Oz è stato un autore molto prolifico (ha scritto più di venti libri tra novelle, saggi e romanzi, oltre a 500 articoli su periodici israeliani e internazionali), segnato dal suicidio della madre Fania quando aveva appena 12 anni, una ferita che ha raccontato nel romanzo autobiografico del 2002, Una storia di amore e di tenebra, unanimemente ritenuto un capolavoro.

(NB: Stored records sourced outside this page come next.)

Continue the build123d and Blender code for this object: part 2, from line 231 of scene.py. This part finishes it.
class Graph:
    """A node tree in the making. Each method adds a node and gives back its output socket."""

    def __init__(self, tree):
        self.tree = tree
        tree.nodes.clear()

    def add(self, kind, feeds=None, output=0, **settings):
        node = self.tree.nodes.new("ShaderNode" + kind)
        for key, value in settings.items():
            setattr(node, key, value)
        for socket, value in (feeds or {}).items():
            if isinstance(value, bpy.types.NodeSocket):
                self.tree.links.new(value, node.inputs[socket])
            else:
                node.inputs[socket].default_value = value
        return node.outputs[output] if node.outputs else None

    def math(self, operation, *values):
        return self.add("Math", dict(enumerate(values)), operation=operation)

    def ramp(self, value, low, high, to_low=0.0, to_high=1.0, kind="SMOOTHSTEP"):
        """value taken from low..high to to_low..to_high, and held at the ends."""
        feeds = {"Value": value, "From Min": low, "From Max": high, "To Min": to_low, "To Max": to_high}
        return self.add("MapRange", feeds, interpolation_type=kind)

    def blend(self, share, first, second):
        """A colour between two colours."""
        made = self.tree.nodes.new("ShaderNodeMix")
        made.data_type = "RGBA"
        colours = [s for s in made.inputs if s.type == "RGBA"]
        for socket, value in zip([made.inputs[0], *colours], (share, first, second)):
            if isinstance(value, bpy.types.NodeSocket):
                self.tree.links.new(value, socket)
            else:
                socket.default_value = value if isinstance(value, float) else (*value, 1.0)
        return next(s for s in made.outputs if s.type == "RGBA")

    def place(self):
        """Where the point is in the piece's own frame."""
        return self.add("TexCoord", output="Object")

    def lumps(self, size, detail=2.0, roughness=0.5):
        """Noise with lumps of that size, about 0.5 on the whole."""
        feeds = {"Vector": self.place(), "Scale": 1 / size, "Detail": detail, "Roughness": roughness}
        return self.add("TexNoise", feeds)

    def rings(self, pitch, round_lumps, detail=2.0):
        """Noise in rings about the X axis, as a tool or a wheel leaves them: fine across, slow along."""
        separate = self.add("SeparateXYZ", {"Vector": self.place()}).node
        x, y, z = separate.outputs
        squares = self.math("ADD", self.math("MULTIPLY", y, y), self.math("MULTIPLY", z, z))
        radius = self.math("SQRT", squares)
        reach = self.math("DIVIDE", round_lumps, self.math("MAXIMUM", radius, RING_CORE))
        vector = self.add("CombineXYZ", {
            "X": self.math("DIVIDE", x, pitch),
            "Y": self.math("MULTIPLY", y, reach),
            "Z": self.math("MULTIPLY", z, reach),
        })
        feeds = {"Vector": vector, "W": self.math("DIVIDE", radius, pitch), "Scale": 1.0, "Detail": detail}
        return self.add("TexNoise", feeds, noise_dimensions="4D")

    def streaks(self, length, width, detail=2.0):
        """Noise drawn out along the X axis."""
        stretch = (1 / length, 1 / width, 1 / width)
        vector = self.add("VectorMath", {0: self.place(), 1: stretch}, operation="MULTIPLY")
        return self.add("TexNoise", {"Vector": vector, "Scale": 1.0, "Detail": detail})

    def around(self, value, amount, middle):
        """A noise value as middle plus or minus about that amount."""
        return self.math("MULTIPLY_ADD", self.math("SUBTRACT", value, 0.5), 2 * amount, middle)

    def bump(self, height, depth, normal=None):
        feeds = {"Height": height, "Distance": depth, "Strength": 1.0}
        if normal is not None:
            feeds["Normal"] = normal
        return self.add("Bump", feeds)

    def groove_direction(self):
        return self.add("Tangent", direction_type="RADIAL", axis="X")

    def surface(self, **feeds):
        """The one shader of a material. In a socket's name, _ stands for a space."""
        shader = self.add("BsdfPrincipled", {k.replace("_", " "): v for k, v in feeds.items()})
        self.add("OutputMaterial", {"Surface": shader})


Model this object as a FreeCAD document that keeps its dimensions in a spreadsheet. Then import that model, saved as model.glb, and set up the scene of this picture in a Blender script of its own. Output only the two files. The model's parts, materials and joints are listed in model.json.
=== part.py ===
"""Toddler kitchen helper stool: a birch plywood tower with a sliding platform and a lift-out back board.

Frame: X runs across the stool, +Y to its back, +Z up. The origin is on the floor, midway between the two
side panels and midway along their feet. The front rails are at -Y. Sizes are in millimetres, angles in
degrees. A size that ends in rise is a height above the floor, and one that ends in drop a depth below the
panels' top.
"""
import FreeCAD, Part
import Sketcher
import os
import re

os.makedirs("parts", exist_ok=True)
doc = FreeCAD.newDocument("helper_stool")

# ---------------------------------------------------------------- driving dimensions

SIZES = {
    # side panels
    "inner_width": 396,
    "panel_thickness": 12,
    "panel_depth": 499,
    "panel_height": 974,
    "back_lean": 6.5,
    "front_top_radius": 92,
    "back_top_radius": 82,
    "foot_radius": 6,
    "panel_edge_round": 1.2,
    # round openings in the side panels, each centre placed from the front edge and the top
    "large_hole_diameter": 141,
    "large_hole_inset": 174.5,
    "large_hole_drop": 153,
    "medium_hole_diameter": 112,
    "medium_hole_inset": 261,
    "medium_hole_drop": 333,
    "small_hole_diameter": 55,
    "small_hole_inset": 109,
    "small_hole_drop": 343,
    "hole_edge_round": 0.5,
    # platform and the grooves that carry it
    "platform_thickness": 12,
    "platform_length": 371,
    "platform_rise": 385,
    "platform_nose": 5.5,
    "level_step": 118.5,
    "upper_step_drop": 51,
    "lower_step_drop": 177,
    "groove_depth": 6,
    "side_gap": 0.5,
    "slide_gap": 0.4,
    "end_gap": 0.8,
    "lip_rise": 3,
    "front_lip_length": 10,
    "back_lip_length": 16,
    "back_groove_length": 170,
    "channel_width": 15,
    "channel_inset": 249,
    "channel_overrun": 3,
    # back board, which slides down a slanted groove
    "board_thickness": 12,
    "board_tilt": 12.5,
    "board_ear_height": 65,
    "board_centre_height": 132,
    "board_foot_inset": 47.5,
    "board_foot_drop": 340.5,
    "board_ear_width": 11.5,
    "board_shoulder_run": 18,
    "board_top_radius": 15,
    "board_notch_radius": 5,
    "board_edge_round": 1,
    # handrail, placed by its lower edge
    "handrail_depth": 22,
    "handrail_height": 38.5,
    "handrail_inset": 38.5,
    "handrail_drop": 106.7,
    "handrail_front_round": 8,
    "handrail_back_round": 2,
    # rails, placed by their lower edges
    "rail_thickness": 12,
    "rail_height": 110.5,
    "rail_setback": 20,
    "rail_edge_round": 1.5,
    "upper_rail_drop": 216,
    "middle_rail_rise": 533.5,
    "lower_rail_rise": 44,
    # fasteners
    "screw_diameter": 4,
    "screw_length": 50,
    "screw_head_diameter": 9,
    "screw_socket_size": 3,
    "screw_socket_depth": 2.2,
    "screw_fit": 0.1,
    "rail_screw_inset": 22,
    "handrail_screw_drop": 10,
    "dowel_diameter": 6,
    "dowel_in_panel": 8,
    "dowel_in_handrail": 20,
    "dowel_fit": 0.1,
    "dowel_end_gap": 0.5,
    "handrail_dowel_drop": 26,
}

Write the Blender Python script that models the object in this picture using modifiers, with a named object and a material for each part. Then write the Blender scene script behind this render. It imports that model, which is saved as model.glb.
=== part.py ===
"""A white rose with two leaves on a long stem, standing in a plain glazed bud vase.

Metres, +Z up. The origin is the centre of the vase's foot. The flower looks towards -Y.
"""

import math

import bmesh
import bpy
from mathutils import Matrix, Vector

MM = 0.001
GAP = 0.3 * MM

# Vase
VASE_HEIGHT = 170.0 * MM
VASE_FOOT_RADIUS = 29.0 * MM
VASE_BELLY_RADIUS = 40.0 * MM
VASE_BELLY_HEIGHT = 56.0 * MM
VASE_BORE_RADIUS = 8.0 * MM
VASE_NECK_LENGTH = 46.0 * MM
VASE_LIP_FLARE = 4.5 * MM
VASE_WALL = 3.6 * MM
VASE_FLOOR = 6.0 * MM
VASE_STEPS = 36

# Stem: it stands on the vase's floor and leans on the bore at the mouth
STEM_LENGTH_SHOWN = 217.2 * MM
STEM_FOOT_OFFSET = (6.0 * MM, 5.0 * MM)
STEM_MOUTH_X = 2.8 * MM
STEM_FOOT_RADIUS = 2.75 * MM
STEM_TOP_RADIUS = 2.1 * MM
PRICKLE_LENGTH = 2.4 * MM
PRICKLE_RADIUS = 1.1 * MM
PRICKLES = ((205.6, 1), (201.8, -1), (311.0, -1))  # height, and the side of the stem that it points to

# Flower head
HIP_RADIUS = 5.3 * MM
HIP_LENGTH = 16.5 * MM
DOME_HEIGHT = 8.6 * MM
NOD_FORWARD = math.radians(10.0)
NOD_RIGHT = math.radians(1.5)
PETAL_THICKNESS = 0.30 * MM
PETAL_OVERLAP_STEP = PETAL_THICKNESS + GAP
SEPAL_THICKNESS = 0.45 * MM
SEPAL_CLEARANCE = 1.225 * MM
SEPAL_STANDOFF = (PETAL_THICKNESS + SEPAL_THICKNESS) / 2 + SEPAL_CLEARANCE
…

La sua carriera è stata segnata da molti riconoscimenti, tra cui il premio Bialik (1986), il Prix Femina (Parigi, 1989), il premio Israele (1998), assegnato nonostante le proteste della destra israeliana, il Premio Príncipe de Asturias de las Letras e il premio Fondazione Carical Grinzane per la cultura mediterranea nel 2007. Tra i suoi libri più recenti, il romanzo Finché morte non sopraggiunga (Feltrinelli, 2018), Tocca l’acqua, tocca il vento e il saggio Cari fanatici.

«Non si è mai scordato da dove veniva – scrive Susanna Nirenstein su “La Repubblica” – e ha sempre scritto della commedia umana all’ombra del confine. La sua è stata davvero una storia di amore e di tenebre. E anche di bellezza, poesia, coraggio. Forza. Che la terra gli sia lieve».